Internship / volunteer information

If you are interested in joining one of our expeditions, you can find more info here. We are currently in the process of transitioning to a different system of accepting volunteers and interns. Until then, the information below aims to guide your application. We do not have positions that will allow you to spend all your time in the field, tagging sharks, as this is not the reality of conducting research. 

Internships: Please be advised that under Australian law, we are only able to accept interns, who are enrolled at an Australian University, college or school, and who are required to do this placement as part of their degree. The placement is thus signed off by their institution. If you are an international student requiring to do an internship for your university degree, you can still do this with us, but you will officially be a volunteer.

Volunteers: we accept volunteers to help us with ongoing work. Volunteers are required to stay with us for at least 6 months, as we will be teaching you a lot about our organisation, and get you involved in all kinds of projects. 

for both volunteers/ interns the following applies:

  • You need to support yourself financially. Internships/ volunteering experiences at SARA are unpaid. They are also free of cost!
  • Need to consider fieldwork fees if you intend to join expeditions.
  • Contribute to the ongoing general activities at SARA for 20% of the time of your internship experience. This includes but is not limited to: Outreach activities, blog post writing, social media, data entry, research equipment and gear preparation and repairs.
  • Internships: Contribute to one of our ongoing long-term or student projects.
  • Specific details will be worked out after your application

In order to start the conversation regarding an internship/volunteering position please email barbara(at) with:

  • A cover letter that includes details on which research you would like to conduct in regards to SARA’s projects and how your skills and knowledge can contribute to this project
  • Internship only: Information about the course for which your vocational placement is required
  • your CV
  • Your availability / time frame
  • Where yo are based. We do accept long distance positions. 
  • If you intend to come to Australia / Cairns: Identify clearly that you will be able to sustain yourself financially while in Cairns. Which visa you intend to come to Australia on
  • Whether or not you would like to join an expedition as part of your internship (more info on expeditions here)

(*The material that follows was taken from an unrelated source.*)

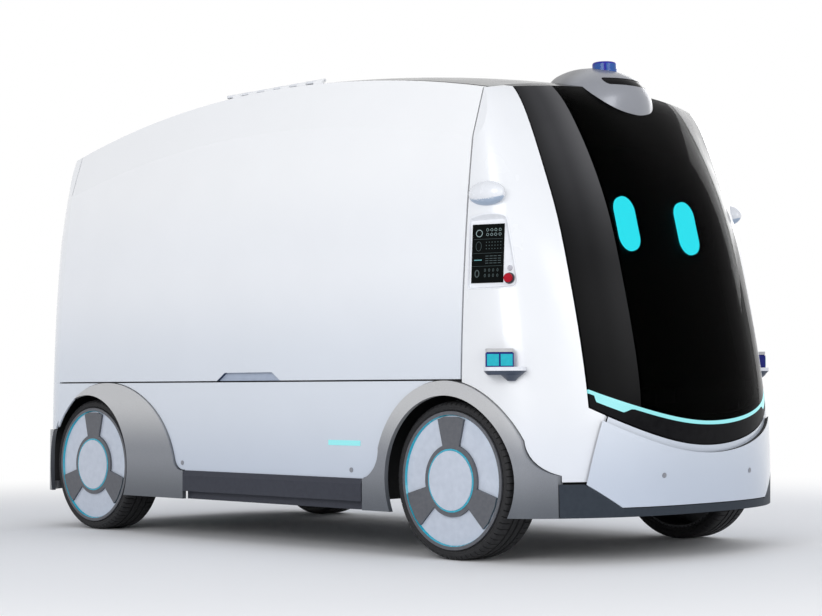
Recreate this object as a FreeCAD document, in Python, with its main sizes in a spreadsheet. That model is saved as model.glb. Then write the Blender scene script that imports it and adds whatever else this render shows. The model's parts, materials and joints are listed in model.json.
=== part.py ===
import FreeCAD, Part
import math
import os
import re
import Sketcher
from FreeCAD import Placement, Rotation, Vector

# Driverless delivery van. Frame: +X forward, +Y left, +Z up, millimetres.
# Origin on the ground, under the middle of the vehicle.

SIZES = {
    # running gear
    "wheelbase": 2180, "front_axle_x": 980, "tyre_radius": 280, "tyre_width": 165, "tyre_face_y": 715,
    "rim_radius": 244, "rim_wall": 8, "barrel_depth": 140, "hub_cap_radius": 105, "hub_ring_radius": 112,
    "spoke_count": 3, "spoke_root": 80, "spoke_tip": 128, "spoke_thick": 9, "disc_dish": 14,
    "steer_arm": 150, "kingpin_y": 590, "kingpin_radius": 12, "stub_radius": 22, "beam_half": 32,
    "axle_tube_radius": 31, "spring_x": 0, "spring_y": 440, "bellows_radius": 56, "travel": 25,
    "steer_deg": 25, "fit": 0.5,
    # body envelope
    "half_width": 745, "rear_x": -1600, "rear_seam_x": -1428, "front_seam_x": 1058, "seam": 6,
    "roof_centre_x": -120, "roof_radius": 5700, "roof_edge_z": 1797, "roof_edge_y": 617, "crown": 60,
    "shoulder_slope": 0.328, "side_flat_z": 597, "side_radius": 7600, "rear_lean_z": 1150,
    "rear_lean_radius": 1250, "roof_seam_y": 583, "door_top_y": 599, "sill_z": 275, "clearance": 160,
    # nose
    "nose_x": 1600, "face_edge_y": 512, "pane_y": 345, "face_setback": 160, "skin": 8, "door_wall": 22,
    "trim_proud": 10, "door_bottom_z": 637, "chin_z": 404, "chin_rise": 136, "bar_z": 478, "bar_rise": 115,
    "bar_thick": 13, "bumper_seam_x": 1412, "bumper_slope": 0.14, "lip_z": 190, "bumper_proud": 12,
    # arches
    "arch_opening": 300, "arch_radius": 352, "rear_hump_x": -1060, "rear_hump_long": 490,
    "rear_hump_short": 420, "rear_hump_top": 392, "rear_hump_z": 240,
    # structure
    "rail_y": 310, "rail_wide": 60, "rail_z": 500, "floor_z": 600, "floor_thick": 30, "mat_thick": 4, "floor_y": 700,
    "plate": 4, "frame_deep": 26, "contact_gap": 0.3,
    # doors
    "hinge_y": 590, "hinge_z": 1806, "knuckle_radius": 7, "pin_radius": 3, "hinge_span": 600,
    "handle_x": -108, "handle_long": 390, "handle_top": 290, "handle_high": 32,
    # sensors and controls
    "pod_bar_z": 1735, "pod_bar_wide": 236, "pod_bar_high": 29, "lidar_x": 1100,
    "lidar_radius": 46, "lidar_top_z": 1826, "eye_wide": 108, "eye_high": 204, "eye_y": 174,
    "eye_x": 1338, "eye_z": 1192, "carrier_half": 325, "carrier_low": 600, "carrier_top": 1480,
    "face_slope": 0.24, "bar_light_z": 404, "bar_light_x": 455, "bar_light_long": 175, "bar_light_high": 19,
    "sonar_radius": 9, "sonar_z": 305, "sonar_front_y": 250, "sonar_proud": 2,
    "panel_x": 1150, "panel_y": 685, "panel_z": 1070, "panel_yaw": 18, "panel_lean": 4.8, "panel_wall": 3,
    "panel_plate": 4, "screen_wide": 123, "screen_high": 207, "screen_thick": 3, "stop_x": 76, "stop_z": -86,
    "stop_radius": 19.5, "stop_head": 16, "stem_radius": 8, "stop_travel": 5, "power_z": -50,
    "power_radius": 9, "bracket_x": 1250, "bracket_y": 720, "bracket_yaw": 45, "shelf_z": 677,
    "scanner_wide": 96, "scanner_deep": 90, "scanner_top_z": 740, "brow_x": 1137, "brow_z": 1284,
    "brow_long": 80, "brow_out": 40, "brow_high": 43, "lens_radius": 13,
}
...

Please be advised that while SARA has a work shed for our gear and hands-on work, we do not have office space. Thus office work and data analysis can be done from anywhere. 

In order to come to Australia as an international volunteer you can be on a ‘Work & Travel visa’ or a 407 training visa. SARA does not provide visas. The requirements of the 407 visa include but are not limited to: English test, proof of employment or uni enrolment for 12 out of last 24 months, health requirements, character requirements. You can find information on these requirements through a web search. The visa can take up to 2 months to process, so plan ahead.